= Given instruction =
Up to and including the line that contains "return torso, neck", repeat each line of the data exactly, starting from the first.

= Available data =
--- Begin ---

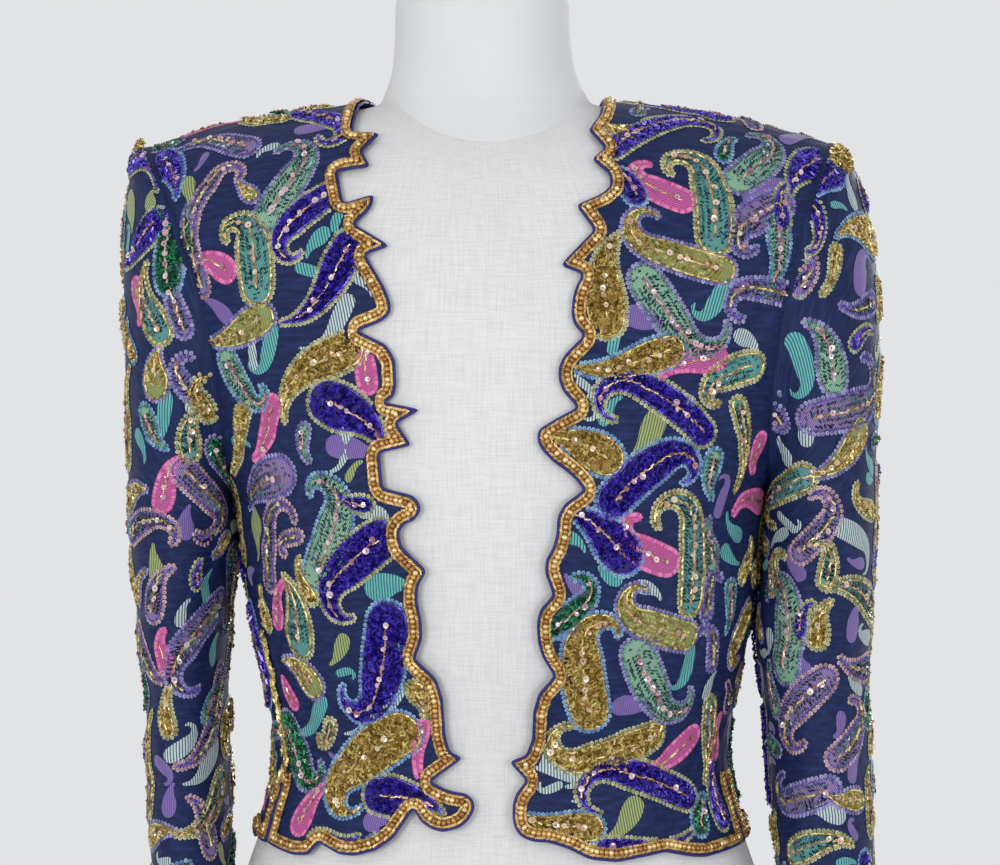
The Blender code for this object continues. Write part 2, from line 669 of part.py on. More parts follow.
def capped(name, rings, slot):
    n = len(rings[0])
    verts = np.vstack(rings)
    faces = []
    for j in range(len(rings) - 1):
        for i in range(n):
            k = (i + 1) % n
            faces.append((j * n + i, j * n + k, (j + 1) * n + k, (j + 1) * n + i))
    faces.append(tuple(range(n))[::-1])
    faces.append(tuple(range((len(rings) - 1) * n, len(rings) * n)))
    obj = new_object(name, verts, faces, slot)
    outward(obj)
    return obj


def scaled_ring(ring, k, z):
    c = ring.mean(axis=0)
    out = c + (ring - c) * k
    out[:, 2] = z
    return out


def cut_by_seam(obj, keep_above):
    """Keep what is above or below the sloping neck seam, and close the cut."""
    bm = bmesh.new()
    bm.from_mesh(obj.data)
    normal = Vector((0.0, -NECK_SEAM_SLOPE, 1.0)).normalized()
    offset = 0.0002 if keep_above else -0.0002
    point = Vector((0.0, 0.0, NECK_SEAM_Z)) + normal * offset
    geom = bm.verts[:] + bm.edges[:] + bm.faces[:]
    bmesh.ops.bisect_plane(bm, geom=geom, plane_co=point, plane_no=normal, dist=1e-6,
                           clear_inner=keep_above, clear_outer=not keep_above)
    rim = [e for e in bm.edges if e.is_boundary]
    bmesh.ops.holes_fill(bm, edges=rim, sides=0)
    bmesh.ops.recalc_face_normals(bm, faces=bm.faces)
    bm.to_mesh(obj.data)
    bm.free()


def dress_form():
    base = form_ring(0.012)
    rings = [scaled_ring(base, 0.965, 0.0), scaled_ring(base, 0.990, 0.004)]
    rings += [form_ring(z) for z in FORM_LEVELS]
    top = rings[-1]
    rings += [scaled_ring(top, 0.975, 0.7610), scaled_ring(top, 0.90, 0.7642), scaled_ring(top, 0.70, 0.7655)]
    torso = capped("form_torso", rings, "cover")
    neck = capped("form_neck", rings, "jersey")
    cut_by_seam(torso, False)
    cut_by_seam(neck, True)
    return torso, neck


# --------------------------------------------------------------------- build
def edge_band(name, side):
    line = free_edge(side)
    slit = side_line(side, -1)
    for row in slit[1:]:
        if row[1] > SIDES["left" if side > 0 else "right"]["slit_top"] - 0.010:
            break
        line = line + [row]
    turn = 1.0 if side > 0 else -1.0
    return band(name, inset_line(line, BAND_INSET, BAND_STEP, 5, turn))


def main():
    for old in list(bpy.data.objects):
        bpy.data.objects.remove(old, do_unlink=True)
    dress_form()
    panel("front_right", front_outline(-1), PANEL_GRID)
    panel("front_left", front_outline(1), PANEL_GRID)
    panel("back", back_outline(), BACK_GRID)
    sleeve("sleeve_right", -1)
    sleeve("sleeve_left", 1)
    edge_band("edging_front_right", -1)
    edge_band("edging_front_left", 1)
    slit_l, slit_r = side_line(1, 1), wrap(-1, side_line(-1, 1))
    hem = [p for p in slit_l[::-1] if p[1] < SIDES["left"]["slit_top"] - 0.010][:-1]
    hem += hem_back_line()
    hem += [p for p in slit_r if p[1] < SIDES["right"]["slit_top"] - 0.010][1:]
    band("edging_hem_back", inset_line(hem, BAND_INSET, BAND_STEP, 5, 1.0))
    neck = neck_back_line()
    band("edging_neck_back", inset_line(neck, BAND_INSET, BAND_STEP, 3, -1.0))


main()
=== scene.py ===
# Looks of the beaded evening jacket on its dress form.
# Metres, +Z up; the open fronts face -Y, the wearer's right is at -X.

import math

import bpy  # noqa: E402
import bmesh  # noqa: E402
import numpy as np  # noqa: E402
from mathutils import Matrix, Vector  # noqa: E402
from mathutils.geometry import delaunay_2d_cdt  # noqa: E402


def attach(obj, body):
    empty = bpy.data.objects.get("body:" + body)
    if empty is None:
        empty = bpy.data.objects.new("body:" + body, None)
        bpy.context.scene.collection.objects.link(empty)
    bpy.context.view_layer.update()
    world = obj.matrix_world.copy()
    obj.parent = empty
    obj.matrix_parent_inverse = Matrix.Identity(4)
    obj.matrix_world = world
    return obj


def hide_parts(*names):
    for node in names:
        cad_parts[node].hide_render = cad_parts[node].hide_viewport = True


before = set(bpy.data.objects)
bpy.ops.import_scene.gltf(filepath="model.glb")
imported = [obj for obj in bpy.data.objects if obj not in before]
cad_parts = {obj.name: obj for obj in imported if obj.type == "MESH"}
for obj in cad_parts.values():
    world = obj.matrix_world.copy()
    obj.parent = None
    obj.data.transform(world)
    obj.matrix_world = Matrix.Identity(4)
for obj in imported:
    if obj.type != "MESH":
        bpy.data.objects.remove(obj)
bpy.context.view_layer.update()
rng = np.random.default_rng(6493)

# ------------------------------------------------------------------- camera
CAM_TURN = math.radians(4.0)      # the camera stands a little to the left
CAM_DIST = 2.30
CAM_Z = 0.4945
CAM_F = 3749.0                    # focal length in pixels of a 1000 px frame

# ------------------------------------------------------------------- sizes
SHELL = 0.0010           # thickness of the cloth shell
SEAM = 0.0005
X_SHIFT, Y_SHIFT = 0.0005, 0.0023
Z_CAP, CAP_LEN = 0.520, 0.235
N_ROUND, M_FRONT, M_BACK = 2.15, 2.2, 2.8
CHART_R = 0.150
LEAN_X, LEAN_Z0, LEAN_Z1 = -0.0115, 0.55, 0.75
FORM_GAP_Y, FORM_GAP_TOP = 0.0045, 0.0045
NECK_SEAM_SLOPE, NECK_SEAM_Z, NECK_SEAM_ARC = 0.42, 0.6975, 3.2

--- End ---

= In response =
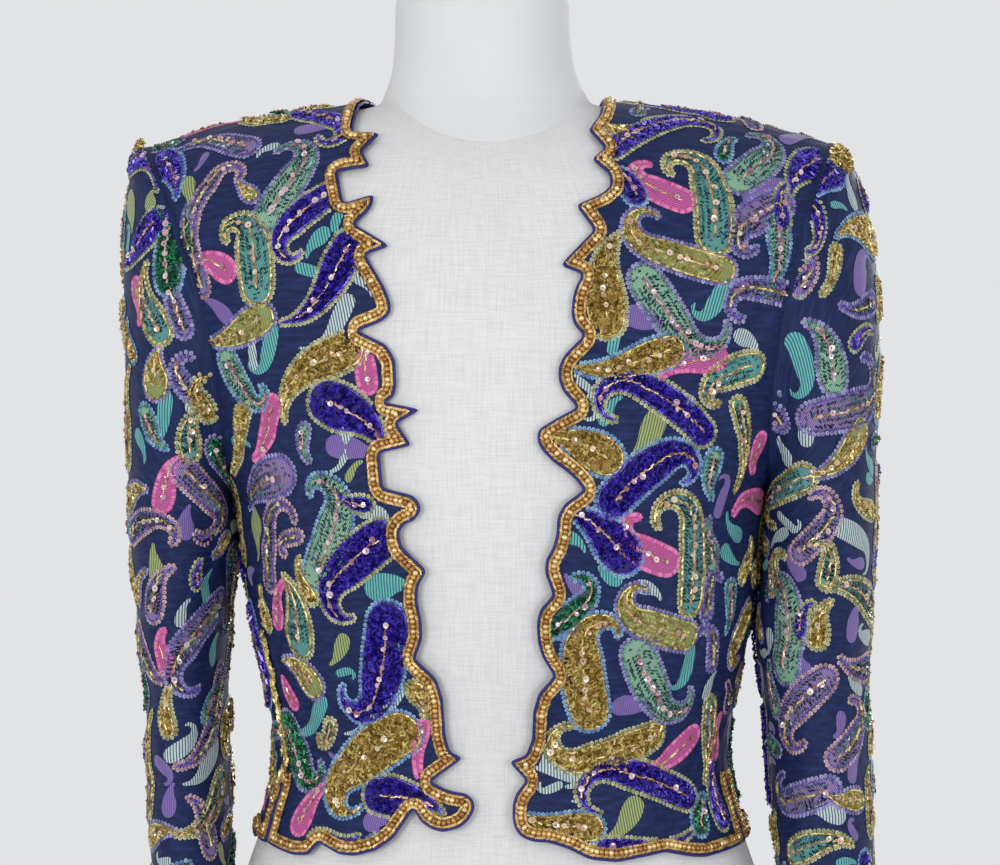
The Blender code for this object continues. Write part 2, from line 669 of part.py on. More parts follow.
def capped(name, rings, slot):
    n = len(rings[0])
    verts = np.vstack(rings)
    faces = []
    for j in range(len(rings) - 1):
        for i in range(n):
            k = (i + 1) % n
            faces.append((j * n + i, j * n + k, (j + 1) * n + k, (j + 1) * n + i))
    faces.append(tuple(range(n))[::-1])
    faces.append(tuple(range((len(rings) - 1) * n, len(rings) * n)))
    obj = new_object(name, verts, faces, slot)
    outward(obj)
    return obj


def scaled_ring(ring, k, z):
    c = ring.mean(axis=0)
    out = c + (ring - c) * k
    out[:, 2] = z
    return out


def cut_by_seam(obj, keep_above):
    """Keep what is above or below the sloping neck seam, and close the cut."""
    bm = bmesh.new()
    bm.from_mesh(obj.data)
    normal = Vector((0.0, -NECK_SEAM_SLOPE, 1.0)).normalized()
    offset = 0.0002 if keep_above else -0.0002
    point = Vector((0.0, 0.0, NECK_SEAM_Z)) + normal * offset
    geom = bm.verts[:] + bm.edges[:] + bm.faces[:]
    bmesh.ops.bisect_plane(bm, geom=geom, plane_co=point, plane_no=normal, dist=1e-6,
                           clear_inner=keep_above, clear_outer=not keep_above)
    rim = [e for e in bm.edges if e.is_boundary]
    bmesh.ops.holes_fill(bm, edges=rim, sides=0)
    bmesh.ops.recalc_face_normals(bm, faces=bm.faces)
    bm.to_mesh(obj.data)
    bm.free()


def dress_form():
    base = form_ring(0.012)
    rings = [scaled_ring(base, 0.965, 0.0), scaled_ring(base, 0.990, 0.004)]
    rings += [form_ring(z) for z in FORM_LEVELS]
    top = rings[-1]
    rings += [scaled_ring(top, 0.975, 0.7610), scaled_ring(top, 0.90, 0.7642), scaled_ring(top, 0.70, 0.7655)]
    torso = capped("form_torso", rings, "cover")
    neck = capped("form_neck", rings, "jersey")
    cut_by_seam(torso, False)
    cut_by_seam(neck, True)
    return torso, neck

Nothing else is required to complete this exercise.